Fidelity's annual survey finds a growing focus on short-term household finances heading into 2026: 64% of Americans are considering a financial resolution (up from 56%), with top goals being save more (44%), pay down debt (36%) and spend less (30%). The study also reports elevated financial stress—55% feel overwhelmed and 72% experienced a financial setback in 2025—driving 25% to prioritize building an emergency fund and 23% to stick to a budget. While respondents cite rising prices and dipping into savings as pressures, 70% say their finances are similar or better than a year ago and a larger share feel better than five years ago, indicating mixed but cautious consumer sentiment.

Analysis

Market structure: Rising priority on emergency savings and debt paydown favors cash-management providers, money-market and short-term Treasury products, discount retailers (WMT, COST) and budgeting fintechs that capture recurring deposits; it pressures discretionary retailers, big-ticket durables and BNPL players. Expect a modest reallocation of cash from revolving credit to deposit-like products: if 25% of respondents try to build emergency funds, retail credit growth could slow 100–200 bps on a 6–12 month horizon. Cross-asset: flows into short-duration fixed income (BIL/SHV/MINT) should compress term premium, cap downstream equities risk appetite and weigh cyclical commodities (oil, copper) within 3–9 months. Risk assessment: Tail risks include a sharper-than-expected consumption pullback triggering a retail-led earnings recession, or credit stress in subprime pockets if employment softens; regulatory scrutiny of consumer lending/BNPL is a low-probability/high-impact risk. Immediate (days-weeks) effects are cash allocation shifts and retail earnings reactions; short-term (1–6 months) is noticeable deceleration in discretionary sales; long-term (1–3 years) could be structurally higher household precautionary savings if wages stagnate. Hidden dependencies: wage growth, housing/healthcare inflation and Fed rate path will determine whether savings are precautionary or permanent. Trade implications: Favor 1–3% portfolio allocations to ultra-short government/money-market ETFs (BIL, SHV, MINT) for 3–12 month carry while reducing beta to consumer discretionary (trim XLY by 2–4%). Long staples (COST, WMT) 1–2% overweight for 6–12 months; implement relative-value short XLY vs long XLP (size 1.5:1). Use 3–6 month put spreads on XLY (buy 5% OTM, sell 10% OTM) to hedge downside with defined cost; add name-specific short (LULU) sized 0.5–1% if same-store-sales fall below +2% y/y.

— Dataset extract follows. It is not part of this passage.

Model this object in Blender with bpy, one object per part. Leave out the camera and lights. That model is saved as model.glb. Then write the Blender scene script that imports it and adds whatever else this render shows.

Contrarian angles: Consensus ignores that building cash can be transient — if wage growth accelerates or CPI re-accelerates, money could flow back into risk assets, making short-discretionary positions vulnerable to quick squeezes. Historical parallels: 2015–16 consumer precaution reduced durables first then rebounded; don’t extrapolate one-year survey into multi-year secular decline. Unintended consequence: faster deleveraging could improve consumer credit quality and lower expected credit losses, benefiting bank credit spreads and some regional banks over 6–18 months.